Instructions for the task:
Reproduce exactly the lines from the one containing "obj.matrix_world = Matrix.Identity(4)" through the one containing "return a + (b - a) * share", both included, and nothing else.

Provided data:
--------

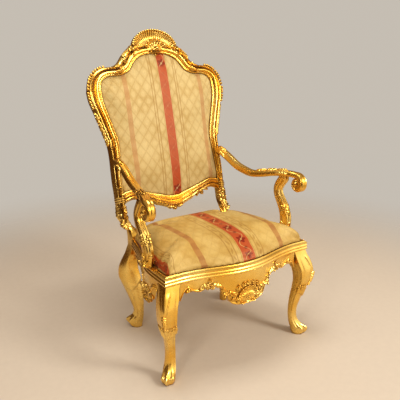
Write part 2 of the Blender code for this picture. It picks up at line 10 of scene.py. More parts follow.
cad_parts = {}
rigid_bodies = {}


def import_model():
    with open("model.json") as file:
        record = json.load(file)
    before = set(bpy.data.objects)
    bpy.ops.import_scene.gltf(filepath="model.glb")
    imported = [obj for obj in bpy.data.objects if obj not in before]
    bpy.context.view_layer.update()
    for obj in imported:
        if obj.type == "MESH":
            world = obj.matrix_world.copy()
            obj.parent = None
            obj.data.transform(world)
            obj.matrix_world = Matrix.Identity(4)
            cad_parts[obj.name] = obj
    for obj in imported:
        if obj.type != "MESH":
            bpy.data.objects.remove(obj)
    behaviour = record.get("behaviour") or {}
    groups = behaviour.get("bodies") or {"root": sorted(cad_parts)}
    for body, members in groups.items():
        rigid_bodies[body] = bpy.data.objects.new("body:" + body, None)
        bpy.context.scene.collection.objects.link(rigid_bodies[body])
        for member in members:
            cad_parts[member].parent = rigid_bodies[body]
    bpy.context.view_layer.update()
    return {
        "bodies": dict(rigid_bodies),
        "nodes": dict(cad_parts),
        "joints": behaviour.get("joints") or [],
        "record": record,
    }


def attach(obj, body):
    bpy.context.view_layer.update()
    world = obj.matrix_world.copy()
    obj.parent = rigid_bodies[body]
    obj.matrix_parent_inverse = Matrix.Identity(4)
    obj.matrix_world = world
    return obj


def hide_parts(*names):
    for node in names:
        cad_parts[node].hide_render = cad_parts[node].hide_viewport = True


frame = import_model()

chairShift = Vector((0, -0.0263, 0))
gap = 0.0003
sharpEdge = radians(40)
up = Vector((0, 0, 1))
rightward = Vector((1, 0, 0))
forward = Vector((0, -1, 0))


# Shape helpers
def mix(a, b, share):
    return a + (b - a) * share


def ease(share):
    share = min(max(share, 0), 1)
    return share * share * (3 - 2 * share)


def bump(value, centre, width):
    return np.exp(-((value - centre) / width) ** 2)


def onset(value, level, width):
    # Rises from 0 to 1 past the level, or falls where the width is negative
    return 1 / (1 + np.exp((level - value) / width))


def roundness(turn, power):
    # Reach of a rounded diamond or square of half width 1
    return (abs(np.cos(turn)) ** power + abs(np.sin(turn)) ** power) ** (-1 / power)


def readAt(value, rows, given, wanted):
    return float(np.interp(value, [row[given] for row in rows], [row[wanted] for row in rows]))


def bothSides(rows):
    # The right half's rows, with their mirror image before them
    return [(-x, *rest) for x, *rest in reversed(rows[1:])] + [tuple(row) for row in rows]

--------

Exercise output:
            obj.matrix_world = Matrix.Identity(4)
            cad_parts[obj.name] = obj
    for obj in imported:
        if obj.type != "MESH":
            bpy.data.objects.remove(obj)
    behaviour = record.get("behaviour") or {}
    groups = behaviour.get("bodies") or {"root": sorted(cad_parts)}
    for body, members in groups.items():
        rigid_bodies[body] = bpy.data.objects.new("body:" + body, None)
        bpy.context.scene.collection.objects.link(rigid_bodies[body])
        for member in members:
            cad_parts[member].parent = rigid_bodies[body]
    bpy.context.view_layer.update()
    return {
        "bodies": dict(rigid_bodies),
        "nodes": dict(cad_parts),
        "joints": behaviour.get("joints") or [],
        "record": record,
    }


def attach(obj, body):
    bpy.context.view_layer.update()
    world = obj.matrix_world.copy()
    obj.parent = rigid_bodies[body]
    obj.matrix_parent_inverse = Matrix.Identity(4)
    obj.matrix_world = world
    return obj


def hide_parts(*names):
    for node in names:
        cad_parts[node].hide_render = cad_parts[node].hide_viewport = True


frame = import_model()

chairShift = Vector((0, -0.0263, 0))
gap = 0.0003
sharpEdge = radians(40)
up = Vector((0, 0, 1))
rightward = Vector((1, 0, 0))
forward = Vector((0, -1, 0))


# Shape helpers
def mix(a, b, share):
    return a + (b - a) * share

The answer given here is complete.